Does the above solve the issue? Assume sleep(), enable_interrupts() and disable_interrupts() are macros resulting in appropriate in-line assembly (not function calls). There still seems to be a possibility of an interrupt occurring causing issues - it doesn't even have to occur between the enable_interrupts() and the sleep(), it could have occurred whilst interrupts were disabled and as soon as we enable them it gets serviced, before the sleep() (wfi).

It seems to me that the only way to solve this 100% is some kind of atomic operation that enables interrupts and sleeps in one operation. Or am I overthinking it?

Edit 2: Research outcomes

I did find similar question to mine on SO (What is intended/correct way to handle interrupts and use the WFI risc-v cpu instruction?), but it didn't help me understand a solution.
A similar problem, but on ARM, which I think is relevant (Why do we need to disable interrupt before WFI in ARM Linux cpu_idle)

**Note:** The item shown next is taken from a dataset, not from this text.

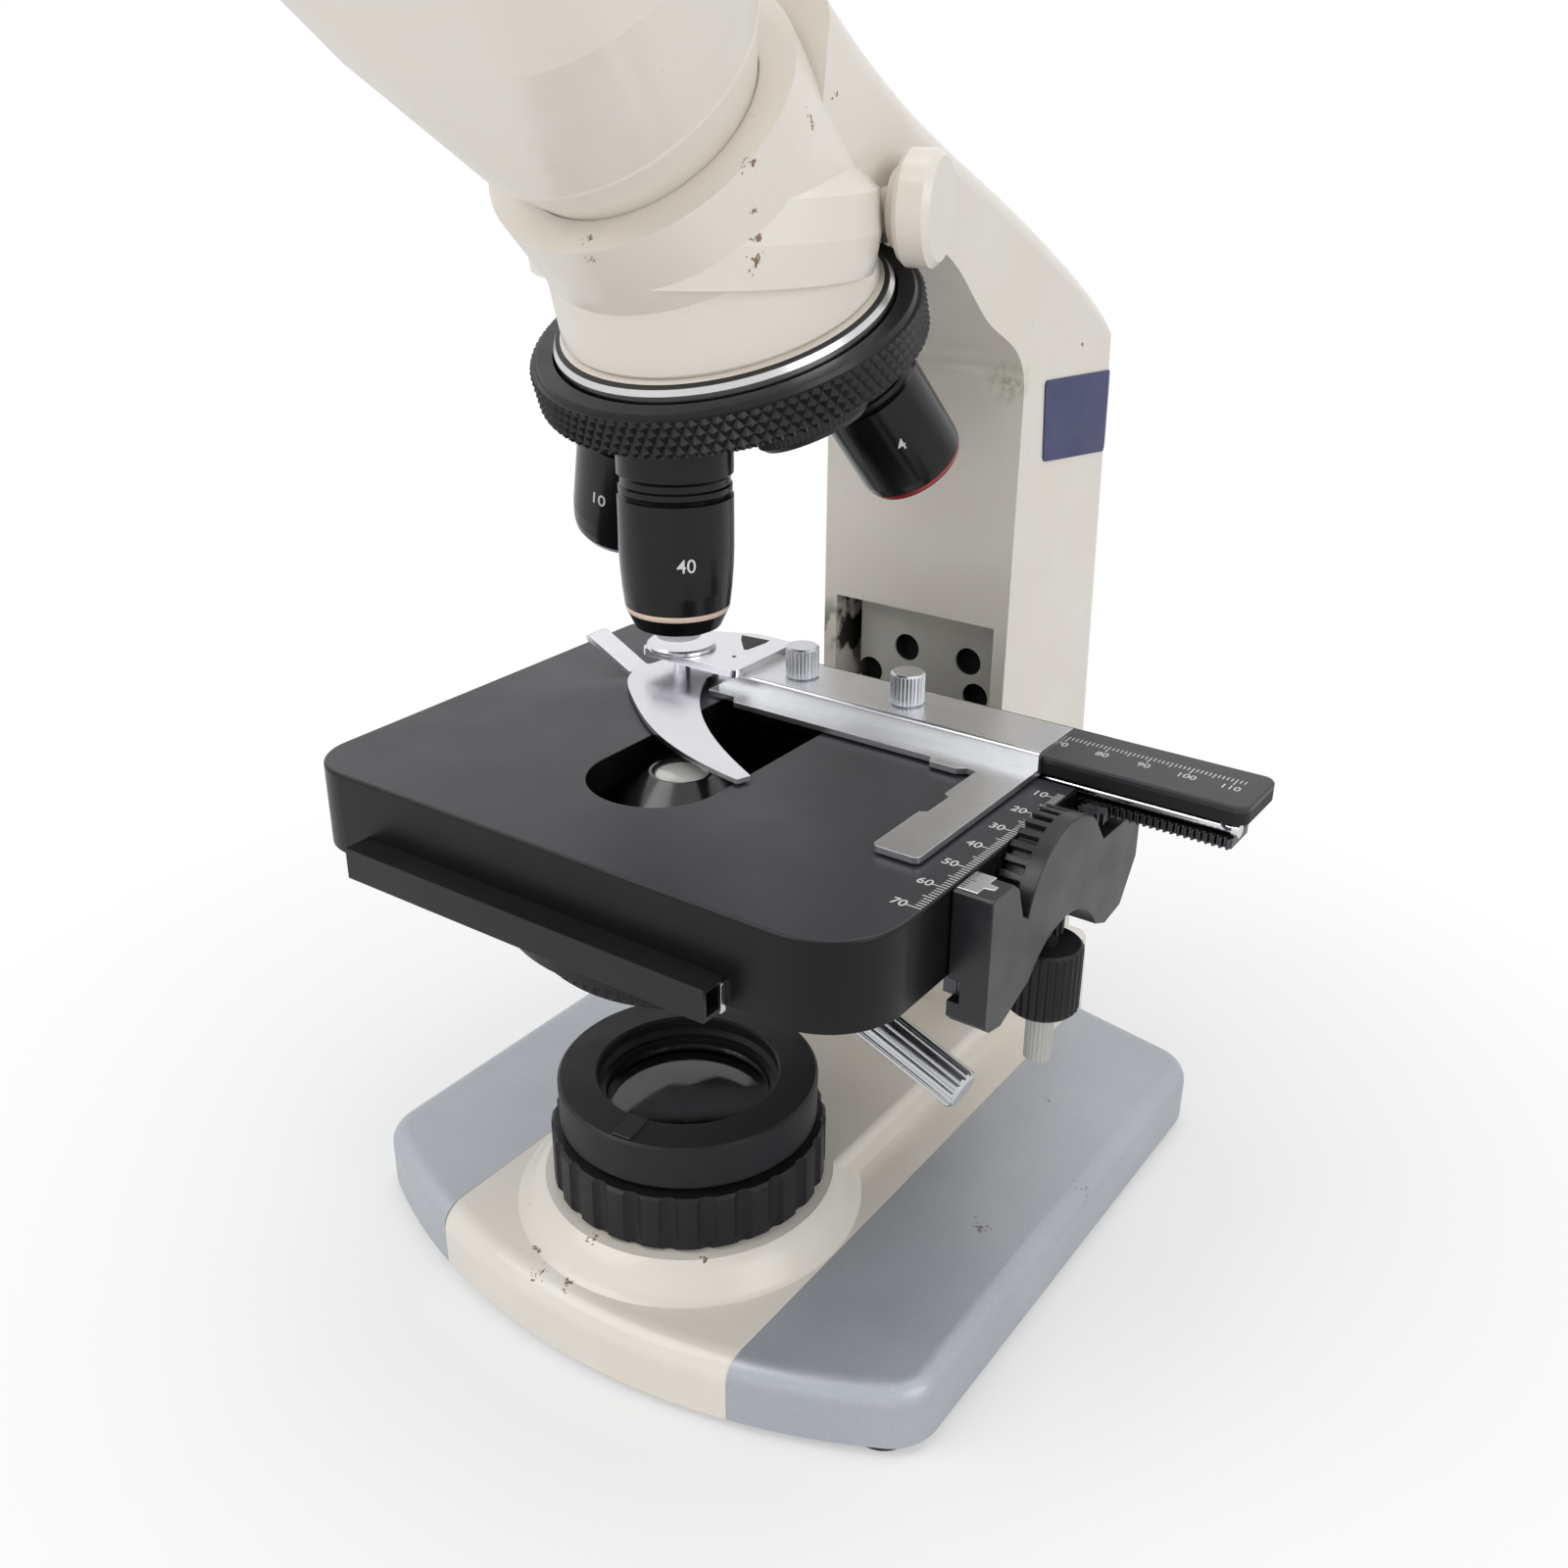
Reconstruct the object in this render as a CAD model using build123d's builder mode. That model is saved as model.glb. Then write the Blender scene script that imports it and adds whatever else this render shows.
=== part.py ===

So, I think maybe I have mis-understood the operation of the "wfi" instruction. It seems it can be called with the interrupts disabled (globally?); an interrupt source will cause the wfi to "complete" (i.e. execution to resume), but will not cause the ISR to run (because they're disabled). If this is indeed the case, then the following code should work ok...

while (1)
{
    while (!mail_box_empty())
    {
        process_mail()
    }
    disable_interrupts()
    if (mail_box_empty())
    {
        sleep() // i.e. `wfi`
    }
    enable_interrupts()
}

This should be "safe" since we disable interrupts and then check the mailbox FIFO, and only do the wfi if it was empty. There's no danger of getting an interrupt before the wfi since they're disabled. So, it's safe.

The interrupt will be pending, and so I assume it will trigger as soon as we enable interrupts.

See https://www.scs.stanford.edu/~zyedidia/docs/riscv/riscv-privileged.pdf section 3.3.3. I'm still not 100% clear on the definition of global / local interrupts, etc. I need to dig a bit deeper, but this seems like a plausible solution.

Solution

Assuming that WFI works the same as on ARM Cortex-M (i.e. it returns when an interrupt is pending, even if interrupts are disabled), then your final example looks like it would work.

I had a similar problem a while back, which I solved in a similar way. Here's some code (written for an STM32) from that project:

typedef uint32_t events_t;

static volatile events_t pending_events;

void events_set_pending( events_t events )
{
    __disable_irq ( );
    pending_events |= events;
    __enable_irq ( );
}

events_t events_wait( void )
{
    while ( 1 )
    {
        events_t events;

        /*
         * We need to disable interrupts before checking if there are events pending,
         * otherwise an event could happen after reading pending_events but before
         * the WFI and we'd miss it.
         */
        __disable_irq ( );
        events = pending_events;

        /* If no events are pending, wait for the next interrupt to arrive */
        if ( events == 0u )
        {
            /*
             * You can call WFI with interrupts disabled. The WFI resumes once an interrupt is
             * *pending*, not once it is taken. We then re-enable IRQs, which causes all pending
             * interrupts to be serviced. Then we continue the loop to see if we have some
             * new events.
             */
            __WFI ( );
            __enable_irq ( );
            continue;
        }

        /*
         * Interrupts are still disabled here. Set pending_events to zero, since we're about
         * to service them all here, before re-enabling interrupts.
         */
        pending_events = 0u;
        __enable_irq ( );

        return events;
    }
}

In my example, events_wait() returns an events bitmask whenever a new event is pending. You could call it in your main loop like:

for (;;)
{
    events_t events = events_wait();
    handle_events(events);
}

and it will sleep whenever there is nothing to do.